## Task instructions
Output every line below exactly.

## Provided material

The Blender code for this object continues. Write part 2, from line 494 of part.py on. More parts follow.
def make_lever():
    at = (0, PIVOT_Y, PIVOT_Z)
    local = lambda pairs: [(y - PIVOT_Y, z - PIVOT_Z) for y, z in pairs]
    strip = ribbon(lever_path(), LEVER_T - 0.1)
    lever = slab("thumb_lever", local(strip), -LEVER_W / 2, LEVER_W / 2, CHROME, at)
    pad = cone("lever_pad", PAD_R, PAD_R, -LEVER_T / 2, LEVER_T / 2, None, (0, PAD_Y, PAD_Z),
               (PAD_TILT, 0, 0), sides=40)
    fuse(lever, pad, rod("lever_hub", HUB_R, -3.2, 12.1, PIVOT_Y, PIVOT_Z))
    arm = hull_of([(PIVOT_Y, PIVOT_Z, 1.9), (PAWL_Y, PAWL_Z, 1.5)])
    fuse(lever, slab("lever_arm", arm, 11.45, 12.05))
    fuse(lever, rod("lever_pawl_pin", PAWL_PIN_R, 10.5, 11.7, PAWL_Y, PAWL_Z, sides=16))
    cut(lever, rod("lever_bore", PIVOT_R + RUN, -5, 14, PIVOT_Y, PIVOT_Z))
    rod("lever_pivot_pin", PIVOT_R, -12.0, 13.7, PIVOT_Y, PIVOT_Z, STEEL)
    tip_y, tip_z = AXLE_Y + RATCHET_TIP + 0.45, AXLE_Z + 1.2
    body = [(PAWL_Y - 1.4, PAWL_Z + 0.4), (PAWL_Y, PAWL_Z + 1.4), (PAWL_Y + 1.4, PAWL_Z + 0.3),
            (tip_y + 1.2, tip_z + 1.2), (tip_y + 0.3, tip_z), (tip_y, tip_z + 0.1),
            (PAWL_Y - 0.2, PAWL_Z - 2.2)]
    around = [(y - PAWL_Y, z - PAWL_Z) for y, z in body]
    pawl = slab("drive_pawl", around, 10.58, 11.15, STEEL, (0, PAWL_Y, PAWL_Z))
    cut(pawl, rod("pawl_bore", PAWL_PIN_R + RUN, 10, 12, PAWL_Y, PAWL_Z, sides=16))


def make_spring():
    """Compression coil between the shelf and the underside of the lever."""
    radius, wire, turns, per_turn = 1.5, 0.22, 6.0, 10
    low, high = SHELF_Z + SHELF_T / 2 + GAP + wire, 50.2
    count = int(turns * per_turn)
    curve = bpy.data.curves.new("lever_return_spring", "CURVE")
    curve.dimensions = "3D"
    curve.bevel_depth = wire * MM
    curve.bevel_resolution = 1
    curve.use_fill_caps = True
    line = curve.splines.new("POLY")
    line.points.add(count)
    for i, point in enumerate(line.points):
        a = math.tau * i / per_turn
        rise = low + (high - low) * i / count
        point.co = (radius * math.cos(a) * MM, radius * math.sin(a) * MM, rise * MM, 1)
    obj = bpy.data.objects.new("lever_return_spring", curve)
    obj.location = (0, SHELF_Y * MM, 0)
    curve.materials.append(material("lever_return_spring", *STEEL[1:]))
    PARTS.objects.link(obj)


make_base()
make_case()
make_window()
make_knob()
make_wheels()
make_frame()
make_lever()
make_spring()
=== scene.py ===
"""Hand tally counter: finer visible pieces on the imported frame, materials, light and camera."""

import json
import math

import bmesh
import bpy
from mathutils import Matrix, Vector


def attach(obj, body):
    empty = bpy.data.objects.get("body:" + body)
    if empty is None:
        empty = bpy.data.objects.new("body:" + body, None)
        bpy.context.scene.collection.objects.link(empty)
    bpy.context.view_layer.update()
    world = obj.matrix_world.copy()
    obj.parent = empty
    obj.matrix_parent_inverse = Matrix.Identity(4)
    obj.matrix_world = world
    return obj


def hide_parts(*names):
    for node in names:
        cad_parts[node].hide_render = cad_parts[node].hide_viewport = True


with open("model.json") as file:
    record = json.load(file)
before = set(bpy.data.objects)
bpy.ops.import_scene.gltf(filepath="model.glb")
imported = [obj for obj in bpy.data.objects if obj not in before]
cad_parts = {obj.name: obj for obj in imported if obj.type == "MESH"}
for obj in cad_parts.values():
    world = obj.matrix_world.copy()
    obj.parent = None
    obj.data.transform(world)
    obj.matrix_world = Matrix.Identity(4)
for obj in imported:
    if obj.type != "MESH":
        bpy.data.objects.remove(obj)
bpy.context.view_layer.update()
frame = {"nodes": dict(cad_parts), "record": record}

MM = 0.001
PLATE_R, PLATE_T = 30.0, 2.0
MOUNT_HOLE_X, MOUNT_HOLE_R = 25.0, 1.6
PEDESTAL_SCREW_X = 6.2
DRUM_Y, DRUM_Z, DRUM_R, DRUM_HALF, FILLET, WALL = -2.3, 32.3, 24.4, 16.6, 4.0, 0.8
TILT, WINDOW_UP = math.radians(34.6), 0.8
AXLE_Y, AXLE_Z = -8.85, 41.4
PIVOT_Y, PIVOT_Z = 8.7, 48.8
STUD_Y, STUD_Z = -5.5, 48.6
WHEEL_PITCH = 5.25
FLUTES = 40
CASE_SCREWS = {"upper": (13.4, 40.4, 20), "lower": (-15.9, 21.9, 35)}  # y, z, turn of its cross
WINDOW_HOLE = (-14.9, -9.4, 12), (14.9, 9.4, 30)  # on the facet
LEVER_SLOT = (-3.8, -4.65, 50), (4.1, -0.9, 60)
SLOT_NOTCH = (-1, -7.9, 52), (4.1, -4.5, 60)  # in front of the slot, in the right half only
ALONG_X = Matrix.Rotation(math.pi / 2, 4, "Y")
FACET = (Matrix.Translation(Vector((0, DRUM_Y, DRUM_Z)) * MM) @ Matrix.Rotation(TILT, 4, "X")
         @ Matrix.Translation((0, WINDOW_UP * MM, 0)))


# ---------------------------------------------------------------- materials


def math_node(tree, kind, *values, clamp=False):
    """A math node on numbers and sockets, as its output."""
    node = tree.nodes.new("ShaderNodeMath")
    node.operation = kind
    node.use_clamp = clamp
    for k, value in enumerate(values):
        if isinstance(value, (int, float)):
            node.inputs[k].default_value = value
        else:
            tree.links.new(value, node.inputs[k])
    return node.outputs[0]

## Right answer
The Blender code for this object continues. Write part 2, from line 494 of part.py on. More parts follow.
def make_lever():
    at = (0, PIVOT_Y, PIVOT_Z)
    local = lambda pairs: [(y - PIVOT_Y, z - PIVOT_Z) for y, z in pairs]
    strip = ribbon(lever_path(), LEVER_T - 0.1)
    lever = slab("thumb_lever", local(strip), -LEVER_W / 2, LEVER_W / 2, CHROME, at)
    pad = cone("lever_pad", PAD_R, PAD_R, -LEVER_T / 2, LEVER_T / 2, None, (0, PAD_Y, PAD_Z),
               (PAD_TILT, 0, 0), sides=40)
    fuse(lever, pad, rod("lever_hub", HUB_R, -3.2, 12.1, PIVOT_Y, PIVOT_Z))
    arm = hull_of([(PIVOT_Y, PIVOT_Z, 1.9), (PAWL_Y, PAWL_Z, 1.5)])
    fuse(lever, slab("lever_arm", arm, 11.45, 12.05))
    fuse(lever, rod("lever_pawl_pin", PAWL_PIN_R, 10.5, 11.7, PAWL_Y, PAWL_Z, sides=16))
    cut(lever, rod("lever_bore", PIVOT_R + RUN, -5, 14, PIVOT_Y, PIVOT_Z))
    rod("lever_pivot_pin", PIVOT_R, -12.0, 13.7, PIVOT_Y, PIVOT_Z, STEEL)
    tip_y, tip_z = AXLE_Y + RATCHET_TIP + 0.45, AXLE_Z + 1.2
    body = [(PAWL_Y - 1.4, PAWL_Z + 0.4), (PAWL_Y, PAWL_Z + 1.4), (PAWL_Y + 1.4, PAWL_Z + 0.3),
            (tip_y + 1.2, tip_z + 1.2), (tip_y + 0.3, tip_z), (tip_y, tip_z + 0.1),
            (PAWL_Y - 0.2, PAWL_Z - 2.2)]
    around = [(y - PAWL_Y, z - PAWL_Z) for y, z in body]
    pawl = slab("drive_pawl", around, 10.58, 11.15, STEEL, (0, PAWL_Y, PAWL_Z))
    cut(pawl, rod("pawl_bore", PAWL_PIN_R + RUN, 10, 12, PAWL_Y, PAWL_Z, sides=16))


def make_spring():
    """Compression coil between the shelf and the underside of the lever."""
    radius, wire, turns, per_turn = 1.5, 0.22, 6.0, 10
    low, high = SHELF_Z + SHELF_T / 2 + GAP + wire, 50.2
    count = int(turns * per_turn)
    curve = bpy.data.curves.new("lever_return_spring", "CURVE")
    curve.dimensions = "3D"
    curve.bevel_depth = wire * MM
    curve.bevel_resolution = 1
    curve.use_fill_caps = True
    line = curve.splines.new("POLY")
    line.points.add(count)
    for i, point in enumerate(line.points):
        a = math.tau * i / per_turn
        rise = low + (high - low) * i / count
        point.co = (radius * math.cos(a) * MM, radius * math.sin(a) * MM, rise * MM, 1)
    obj = bpy.data.objects.new("lever_return_spring", curve)
    obj.location = (0, SHELF_Y * MM, 0)
    curve.materials.append(material("lever_return_spring", *STEEL[1:]))
    PARTS.objects.link(obj)


make_base()
make_case()
make_window()
make_knob()
make_wheels()
make_frame()
make_lever()
make_spring()
=== scene.py ===
"""Hand tally counter: finer visible pieces on the imported frame, materials, light and camera."""

import json
import math

import bmesh
import bpy
from mathutils import Matrix, Vector


def attach(obj, body):
    empty = bpy.data.objects.get("body:" + body)
    if empty is None:
        empty = bpy.data.objects.new("body:" + body, None)
        bpy.context.scene.collection.objects.link(empty)
    bpy.context.view_layer.update()
    world = obj.matrix_world.copy()
    obj.parent = empty
    obj.matrix_parent_inverse = Matrix.Identity(4)
    obj.matrix_world = world
    return obj


def hide_parts(*names):
    for node in names:
        cad_parts[node].hide_render = cad_parts[node].hide_viewport = True


with open("model.json") as file:
    record = json.load(file)
before = set(bpy.data.objects)
bpy.ops.import_scene.gltf(filepath="model.glb")
imported = [obj for obj in bpy.data.objects if obj not in before]
cad_parts = {obj.name: obj for obj in imported if obj.type == "MESH"}
for obj in cad_parts.values():
    world = obj.matrix_world.copy()
    obj.parent = None
    obj.data.transform(world)
    obj.matrix_world = Matrix.Identity(4)
for obj in imported:
    if obj.type != "MESH":
        bpy.data.objects.remove(obj)
bpy.context.view_layer.update()
frame = {"nodes": dict(cad_parts), "record": record}

MM = 0.001
PLATE_R, PLATE_T = 30.0, 2.0
MOUNT_HOLE_X, MOUNT_HOLE_R = 25.0, 1.6
PEDESTAL_SCREW_X = 6.2
DRUM_Y, DRUM_Z, DRUM_R, DRUM_HALF, FILLET, WALL = -2.3, 32.3, 24.4, 16.6, 4.0, 0.8
TILT, WINDOW_UP = math.radians(34.6), 0.8
AXLE_Y, AXLE_Z = -8.85, 41.4
PIVOT_Y, PIVOT_Z = 8.7, 48.8
STUD_Y, STUD_Z = -5.5, 48.6
WHEEL_PITCH = 5.25
FLUTES = 40
CASE_SCREWS = {"upper": (13.4, 40.4, 20), "lower": (-15.9, 21.9, 35)}  # y, z, turn of its cross
WINDOW_HOLE = (-14.9, -9.4, 12), (14.9, 9.4, 30)  # on the facet
LEVER_SLOT = (-3.8, -4.65, 50), (4.1, -0.9, 60)
SLOT_NOTCH = (-1, -7.9, 52), (4.1, -4.5, 60)  # in front of the slot, in the right half only
ALONG_X = Matrix.Rotation(math.pi / 2, 4, "Y")
FACET = (Matrix.Translation(Vector((0, DRUM_Y, DRUM_Z)) * MM) @ Matrix.Rotation(TILT, 4, "X")
         @ Matrix.Translation((0, WINDOW_UP * MM, 0)))


# ---------------------------------------------------------------- materials


def math_node(tree, kind, *values, clamp=False):
    """A math node on numbers and sockets, as its output."""
    node = tree.nodes.new("ShaderNodeMath")
    node.operation = kind
    node.use_clamp = clamp
    for k, value in enumerate(values):
        if isinstance(value, (int, float)):
            node.inputs[k].default_value = value
        else:
            tree.links.new(value, node.inputs[k])
    return node.outputs[0]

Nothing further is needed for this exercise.